Costs, rules, regulations, unnecessary interdiction and general fiddling around all rise year on year. is the only hope a serious recession?
Rainey
7th Dec 2017
7:46am
More dumb ill-informed crap from OG! Of course OAP's pay rates. They get a concession. In some places it's up to 20% - rarely more than that! In our area, it saves barely 7.5%.

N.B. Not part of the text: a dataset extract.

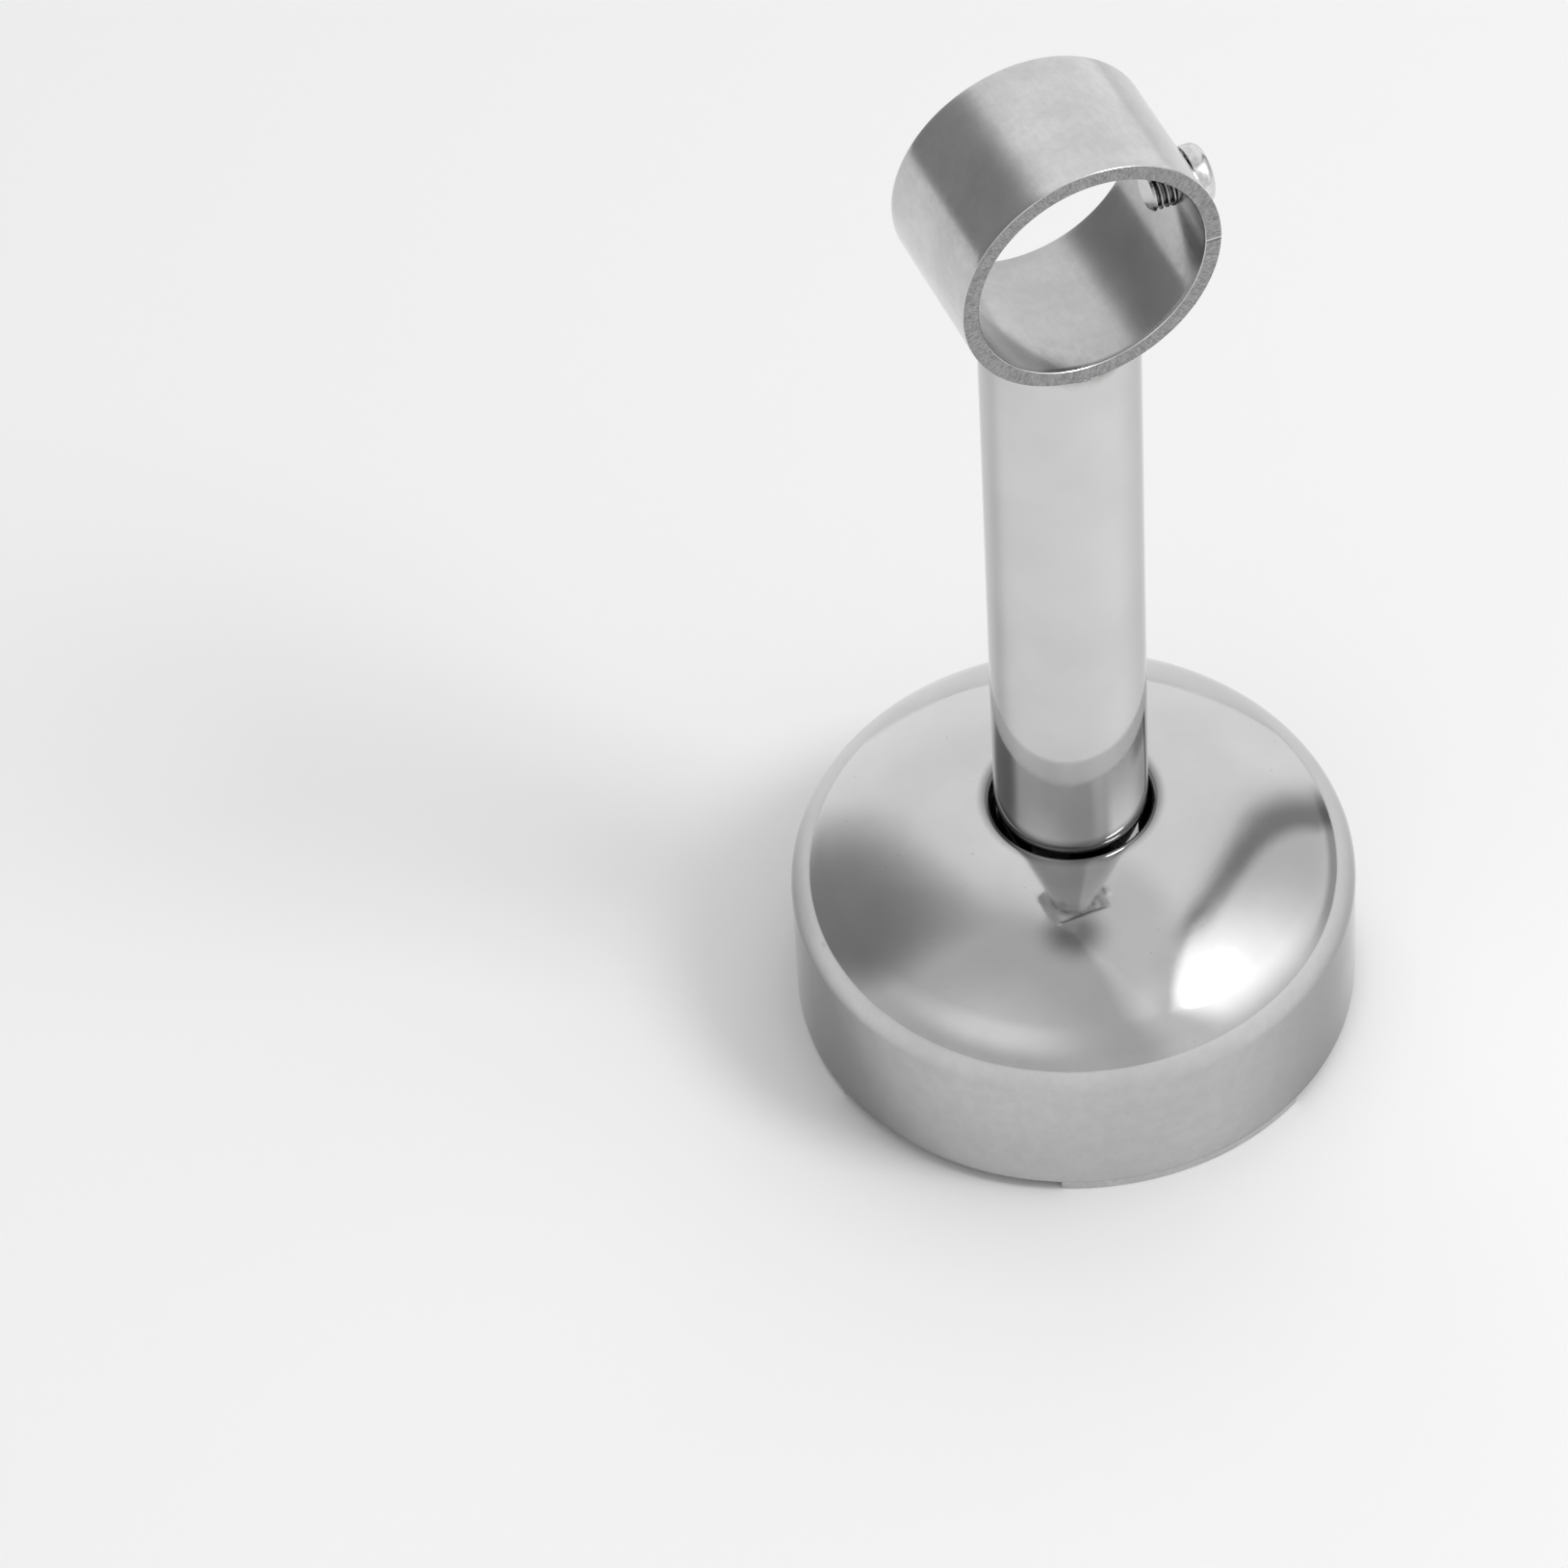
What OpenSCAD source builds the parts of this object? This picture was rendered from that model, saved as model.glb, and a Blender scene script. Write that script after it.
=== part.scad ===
// Rail support bracket with a slide-down cover: a tubular post stands on a
// pressed base plate and carries a short ring that a round rail passes through.
// Z runs up the post, the rail lies along Y, and the clamp screw points along X.
// The origin is on the post's axis, in the plate's mounting face.

/* [Ring] */
// Height of the rail's axis above the mounting face
rail_h = 132; // [90:0.5:200]
// Outer diameter of the ring
ring_d = 32; // [28:0.5:36]
// Wall thickness of the ring
ring_wall = 2; // [1.5:0.1:3]
// Length of the ring along the rail
ring_l = 20; // [20:1:40]
// Chamfer on the ring's sawn edges
ring_chamfer = 0.25; // [0.1:0.05:0.5]

/* [Post] */
// Outer diameter of the post
post_d = 19; // [18:0.5:19.5]
// Wall thickness of the post
post_wall = 1; // [0.8:0.1:2]
// Height of the post's lower end above the mounting face
post_z = 4.8; // [3:0.1:5]
// Leg of the weld between the post and the ring
ring_weld_leg = 0.9; // [0.5:0.1:1.2]

/* [Base plate] */
// Diameter of the plate
plate_d = 69.4; // [66:0.2:69.6]
// Thickness of the plate's sheet
plate_t = 1.5; // [1:0.1:2]
// Radius that rounds the blanked lower edge of the plate
plate_edge_r = 0.5; // [0.2:0.1:0.8]
// Outer radius of the bend that draws the collar up round the post
collar_bend_r = 5.2; // [3:0.1:6]
// Height of the collar's top above the mounting face
collar_top = 7.5; // [6.5:0.1:10]
// Leg of the weld between the collar and the post
plate_weld_leg = 1.4; // [0.5:0.1:1.5]
// Radius of the stiffening bead
bead_r = 21.2; // [18:0.1:24]
// Width of the stiffening bead
bead_w = 2.5; // [1:0.1:4]
// Depth of the stiffening bead
bead_depth = 0.35; // [0.1:0.05:0.6]
// Distance between the centres of the two fixing slots
slot_pitch = 52.8; // [50:0.2:54]
// Length of a fixing slot, end to end
slot_l = 11; // [9:0.2:12]
// Width of a fixing slot
slot_w = 8.2; // [4:0.2:9]
// Angle that each raised lip of the rim spans
lip_span = 48; // [30:1:50]
// Slope of the raised lips
lip_slope = 32; // [20:1:45]
// Outer radius of the raised lips
lip_r = 32.8; // [32:0.1:33]
// Height of the lips' lower edge above the mounting face
lip_rise = 1.7; // [1:0.1:2.5]

/* [Cover] */
// Diameter of the cover
cover_d = 70; // [69.6:0.2:80]
// Thickness of the cover's sheet
cover_t = 0.6; // [0.5:0.1:1]
// Height of the cover's straight wall
cover_wall_h = 17.4; // [10:0.2:25]
// Radial size of the rounded shoulder
shoulder_w = 13.2; // [8:0.1:16]
// Height of the rounded shoulder
shoulder_h = 9.7; // [6:0.1:14]
// Radius of the cover's domed top
dome_r = 55; // [45:1:120]
// Slope of the domed top where it meets the shoulder
dome_slope = 32; // [20:1:40]
// Diameter of the hole that the post passes through
cover_hole_d = 20.8; // [20.8:0.1:22]
// Gap between the cover's rim and the plate that it sits on
cover_gap = 0.1; // [0.05:0.05:0.3]

/* [Clamp screw] */
// Nominal thread diameter
screw_d = 5; // [3:0.5:5]
// Thread pitch
screw_pitch = 0.8; // [0.5:0.05:0.8]
// Length of the screw under its head
screw_l = 5; // [4:0.1:12]
// Gap between the ring and the underside of the head
screw_gap = 0.2; // [0.1:0.1:3]
// Diameter of the head
head_d = 7.5; // [7:0.1:9]
// Height of the head
head_h = 2.5; // [2:0.1:3]
// Width of the countersink round the tapped hole
sink_d = 7; // [5:0.1:7.4]

/* [Hidden] */
$fn = 96;

eps = 0.01;
big = 100;

ring_r = ring_d / 2;
ring_bore_r = ring_r - ring_wall;
post_r = post_d / 2;
post_bore_r = post_r - post_wall;

plate_r = plate_d / 2;
collar_clear = 0.1;
collar_r = post_r + collar_clear;
collar_bend_centre = collar_r + collar_bend_r;
bead_circle_r = (pow(bead_w / 2, 2) + pow(bead_depth, 2)) / (2 * bead_depth);
lip_bend_r = 2.5;
lip_straight = (lip_rise - lip_bend_r * (1 - cos(lip_slope))) / sin(lip_slope);
lip_start = lip_r - lip_straight * cos(lip_slope) - lip_bend_r * sin(lip_slope);
lip_root = 0.5;
lip_angles = [90, -36, -144];
lip_relief_r = 0.8;
lip_relief_x = lip_r - 0.4;
lip_relief_turn = 1;
lip_gap_turn = 0.2;

cover_r = cover_d / 2;
rim_z = plate_t + cover_gap;
shoulder_z = rim_z + cover_wall_h;
shoulder_r = cover_r - shoulder_w;
shoulder_steps = 20;
dome_steps = 10;

screw_r = screw_d / 2;
thread_clear = 0.05;
thread_depth = 0.55 * screw_pitch;
head_x = ring_r + screw_gap;
screw_tip_x = head_x - screw_l;
tip_chamfer = 0.3;
head_edge_h = 1.3;
sink_angle = 60;
recess_w = 0.9;
recess_l = 4.2;
recess_depth = 1.4;

// ---- shared outlines ------------------------------------------------------

// A sheet that bends through an angle, drawn round the bend's centre: the sheet's
// lower face has the radius r and starts straight below the centre.
module bend_outline(r, t, angle, turn = 1) {
    intersection() {
        difference() {
            circle(r);
            circle(r - t);
        }
        polygon([[0, 0], [0, -2 * r], [turn * 2 * r * tan(angle / 2), -2 * r],
                 [turn * 2 * r * sin(angle), -2 * r * cos(angle)]]);
    }
}

// A slot through the plate, centred on the origin and running along X.
module slot(length, width, height) {
    straight = length - width;
    translate([-straight / 2, -width / 2, 0]) cube([straight, width, height]);
    for (side = [-1, 1]) {
        translate([side * straight / 2, 0, 0]) cylinder(d = width, h = height);
    }
}

// ---- ring and post --------------------------------------------------------

// The sawn ring, with its tapped hole and the countersink round it.
module ring_collar() {
    half = ring_l / 2;
    sink_depth = (sink_d / 2 - screw_r) / tan(sink_angle);
    color("silver") translate([0, 0, rail_h]) difference() {
        rotate([90, 0, 0]) rotate_extrude() polygon([
            [ring_bore_r, -half + ring_chamfer],
            [ring_bore_r + ring_chamfer, -half],
            [ring_r - ring_chamfer, -half],
            [ring_r, -half + ring_chamfer],
            [ring_r, half - ring_chamfer],
            [ring_r - ring_chamfer, half],
            [ring_bore_r + ring_chamfer, half],
            [ring_bore_r, half - ring_chamfer]
        ]);
        rotate([0, 90, 0]) cylinder(r = screw_r + thread_clear, h = ring_d);
        translate([ring_r - sink_depth, 0, 0]) rotate([0, 90, 0])
            cylinder(r1 = screw_r, r2 = screw_r + 2 * sink_depth * tan(sink_angle), h = 2 * sink_depth);
    }
}

// The post, coped at its top to sit against the ring.
module post_tube() {
    color("gainsboro") difference() {
        translate([0, 0, post_z]) cylinder(r = post_r, h = rail_h - post_z);
        cylinder(r = post_bore_r, h = rail_h + eps);
        translate([0, 0, rail_h]) rotate([90, 0, 0]) cylinder(r = ring_r, h = big, center = true);
    }
}

// The weld that follows the saddle where the post meets the ring.
module ring_weld() {
    saddle_low = rail_h - ring_r - 2 * ring_weld_leg;
    color("dimgray") difference() {
        intersection() {
            translate([0, 0, saddle_low]) cylinder(r = post_r + ring_weld_leg, h = ring_r);
            translate([0, 0, rail_h]) rotate([90, 0, 0])
                cylinder(r = ring_r + ring_weld_leg, h = ring_l - 2 * ring_chamfer, center = true);
        }
        translate([0, 0, rail_h]) rotate([90, 0, 0]) cylinder(r = ring_r, h = big, center = true);
        cylinder(r = post_r, h = rail_h);
    }
}

// ---- base plate -----------------------------------------------------------

// The plate's outline from the collar to the rim, with the pressed bead.
module plate_outline() {
    difference() {
        union() {
            translate([collar_bend_centre, 0]) square([plate_r - collar_bend_centre, plate_t]);
            translate([collar_bend_centre, collar_bend_r]) bend_outline(collar_bend_r, plate_t, 90, -1);
            translate([collar_r, collar_bend_r]) square([plate_t, collar_top - collar_bend_r]);
            translate([bead_r, plate_t + bead_depth - bead_circle_r]) intersection() {
                circle(bead_circle_r);
                translate([-bead_w, bead_circle_r - 2 * bead_depth]) square([2 * bead_w, 2 * bead_depth]);
            }
        }
        translate([bead_r, bead_depth - bead_circle_r]) circle(bead_circle_r);
        translate([plate_r - plate_edge_r, 0]) difference() {
            translate([0, -eps]) square([plate_edge_r + eps, plate_edge_r + eps]);
            translate([0, plate_edge_r]) circle(plate_edge_r);
        }
    }
}

// The outline of a raised lip, from its root in the plate to its cut edge.
module lip_outline() {
    translate([lip_start - lip_root, 0]) square([lip_root, plate_t]);
    translate([lip_start, lip_bend_r]) {
        bend_outline(lip_bend_r, plate_t, lip_slope);
        rotate(lip_slope) translate([0, -lip_bend_r]) square([lip_straight, plate_t]);
    }
}

// What a lip leaves open in the flat rim: its sector and a round relief at each end.
module lip_cut() {
    depth = plate_t + 2;
    translate([0, 0, -1]) {
        rotate(-lip_span / 2) rotate_extrude(angle = lip_span)
            translate([lip_start, 0]) square([plate_r, depth]);
        for (end = [-1, 1]) {
            rotate(end * (lip_span / 2 + lip_relief_turn)) translate([lip_relief_x, 0, 0]) {
                cylinder(r = lip_relief_r, h = depth);
                translate([0, -lip_relief_r, 0]) cube([plate_r, 2 * lip_relief_r, depth]);
            }
        }
    }
}

// The pressed plate: a drawn collar, two fixing slots, three flat tabs that the
// cover sits on, and three raised lips between them.
module base_plate() {
    color("darkgray") union() {
        difference() {
            rotate_extrude() plate_outline();
            for (angle = lip_angles) {
                rotate(angle) lip_cut();
            }
            for (side = [-1, 1]) {
                translate([side * slot_pitch / 2, 0, -1]) slot(slot_l, slot_w, plate_t + 2);
            }
        }
        for (angle = lip_angles) {
            rotate(angle - lip_span / 2 + lip_gap_turn)
                rotate_extrude(angle = lip_span - 2 * lip_gap_turn) lip_outline();
        }
    }
}

// The fillet weld on top of the collar, inside the cover.
module plate_weld() {
    color("dimgray") rotate_extrude() translate([post_r, collar_top]) difference() {
        square(plate_weld_leg);
        translate([2 * plate_weld_leg, 2 * plate_weld_leg]) circle(1.5 * plate_weld_leg);
    }
}

// ---- cover ----------------------------------------------------------------

// One face of the cover's sheet, a distance inset inside its outer face, from the
// rim over the elliptical shoulder and up the dome to the hole.
function cover_face(inset) =
    let (
        w = shoulder_w - inset,
        h = shoulder_h - inset,
        r = dome_r - inset,
        meet = atan(h / (w * tan(dome_slope))),
        centre = [shoulder_r + w * cos(meet) - r * sin(dome_slope), shoulder_z + h * sin(meet) - r * cos(dome_slope)],
        hole_slope = asin((cover_hole_d / 2 - centre[0]) / r)
    )
    concat(
        [[cover_r - inset, rim_z]],
        [for (i = [0 : shoulder_steps])
            [shoulder_r + w * cos(meet * i / shoulder_steps),
             shoulder_z + h * sin(meet * i / shoulder_steps)]],
        [for (i = [1 : dome_steps])
            let (slope = dome_slope + (hole_slope - dome_slope) * i / dome_steps)
            [centre[0] + r * sin(slope), centre[1] + r * cos(slope)]]
    );

function reversed(points) = [for (i = [len(points) - 1 : -1 : 0]) points[i]];

// The spun cover that slides down the post over the plate and its screws.
module cover() {
    color("lightgray") rotate_extrude()
        polygon(concat(cover_face(0), reversed(cover_face(cover_t))));
}

// ---- clamp screw ----------------------------------------------------------

// The threaded shank's outline: V ridges one pitch apart, with a chamfered tip.
function thread_outline() =
    let (turns = floor((screw_l - tip_chamfer) / screw_pitch))
    concat(
        [[0, 0], [screw_r - tip_chamfer, 0], [screw_r, tip_chamfer]],
        [for (i = [0 : turns - 1], step = [0 : 1])
            [screw_r - (step == 0 ? thread_depth : 0), tip_chamfer + (i + (1 + step) / 2) * screw_pitch]],
        [[screw_r - thread_depth, screw_l], [0, screw_l]]
    );

// The pan-head screw that pinches the rail, with its cross recess.
module clamp_screw() {
    dome_h = head_h - head_edge_h;
    top_r = head_d / 2 - dome_h;
    color("whitesmoke") translate([screw_tip_x, 0, rail_h]) rotate([0, 90, 0]) difference() {
        union() {
            rotate_extrude() polygon(thread_outline());
            translate([0, 0, screw_l]) rotate_extrude() {
                square([head_d / 2, head_edge_h]);
                square([top_r, head_h]);
                translate([top_r, head_edge_h]) intersection() {
                    circle(dome_h);
                    square(dome_h);
                }
            }
        }
        for (turn = [0, 90]) {
            rotate(turn) translate([-recess_l / 2, -recess_w / 2, screw_l + head_h - recess_depth])
                cube([recess_l, recess_w, 2 * recess_depth]);
        }
    }
}

ring_collar();
post_tube();
ring_weld();
base_plate();
plate_weld();
cover();
clamp_screw();
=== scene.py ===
import math
import random

import bpy
import bmesh
from mathutils import Matrix, Quaternion, Vector, noise
from mathutils.geometry import delaunay_2d_cdt


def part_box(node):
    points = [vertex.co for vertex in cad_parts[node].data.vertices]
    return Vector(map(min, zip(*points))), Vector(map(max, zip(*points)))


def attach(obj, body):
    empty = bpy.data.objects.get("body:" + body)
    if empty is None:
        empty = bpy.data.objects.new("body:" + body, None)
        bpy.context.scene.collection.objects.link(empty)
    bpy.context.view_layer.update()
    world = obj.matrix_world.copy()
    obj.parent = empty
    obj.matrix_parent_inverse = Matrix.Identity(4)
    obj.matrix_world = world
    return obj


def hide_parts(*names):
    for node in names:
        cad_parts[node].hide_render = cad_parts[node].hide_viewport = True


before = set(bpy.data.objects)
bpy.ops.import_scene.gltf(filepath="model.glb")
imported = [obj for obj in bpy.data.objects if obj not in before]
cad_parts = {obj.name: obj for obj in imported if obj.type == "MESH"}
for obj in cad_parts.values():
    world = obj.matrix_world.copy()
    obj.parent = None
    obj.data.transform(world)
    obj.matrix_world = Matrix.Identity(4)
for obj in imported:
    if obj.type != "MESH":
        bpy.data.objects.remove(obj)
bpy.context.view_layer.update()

MM = 0.001


def corners(node):
    """Lowest and highest corner of a CAD node, in millimetres."""
    low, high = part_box(node)
    return low / MM, high / MM


# ---- sizes, in millimetres ------------------------------------------------------

ring_low, ring_high = corners("ring_collar")
RING_R = (ring_high.x - ring_low.x) / 2
RAIL_H = (ring_high.z + ring_low.z) / 2
RING_HALF = ring_high.y
RING_WALL = 2.0
BORE_R = RING_R - RING_WALL

post_low, post_high = corners("post_tube")
POST_R = post_high.x
POST_WALL = 1.0
POST_Z = post_low.z

cover_low, cover_high = corners("cover")
COVER_R = cover_high.x
RIM_Z = cover_low.z
COVER_T = 0.6
WALL_H = 17.4
SHOULDER_W = 13.2
SHOULDER_H = 9.7
DOME_R = 55.0
DOME_SLOPE = math.radians(32)
# the edge of the hole curls down, where the CAD's hole is plain and a little wider
COVER_HOLE_R = 9.98
HOLE_CURL_R = 0.85
HOLE_CURL = math.radians(78)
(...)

Yes, Jaid. They are a law unto themselves and they don't give a hoot about efficiency. I had dealings with them a few years ago over a town planning error and their very highly-paid chief engineer proved to be a complete idiot. He blew $1 million of ratepayer money hiring a hot-shot Sydney lawyer to defend Council in a dispute, only to have the lawyer forced to quit and tell Council no lawyer could represent them under law because they were asking the lawyer to lie in court in order to defraud a ratepayer!!!! When I pointed out to the Mayor what was going on the Mayor told me to be aware he had access to hundreds of thousands of dollars of ratepayer money to launch court appeals until his opponent gave up trying to get justice, so it didn't really matter who was in the right in the dispute. Council would win because it had deeper pockets. And the engineer was promoted!!!
JAID
7th Dec 2017
2:10pm
A largely miserable state of affairs Rainey, saved only by a lawyer with integrity...even if he/she did end up with a cool million for their tribulation.
Rainey
8th Dec 2017
12:06pm
No, Jaid, sadly the lawyer had no integrity. He ran scared when threatened with a report to his professional body because he knew there was strong evidence of him acting dishonestly as well as supporting dishonesty by his client. Dumb fool put it in writing that he'd been to personally inspect the problem area and quoted time and date, and three independent witnesses swore Affidavits that he drove by but did not stop and leave his vehicle. Plus, he quoted measurements that he claimed he took and the measurements were a full 1.2 metres out.
Old Geezer
8th Dec 2017
1:13pm
If they get so little why do people want that pensioner concession card so badly then? Is it just a badge of honour?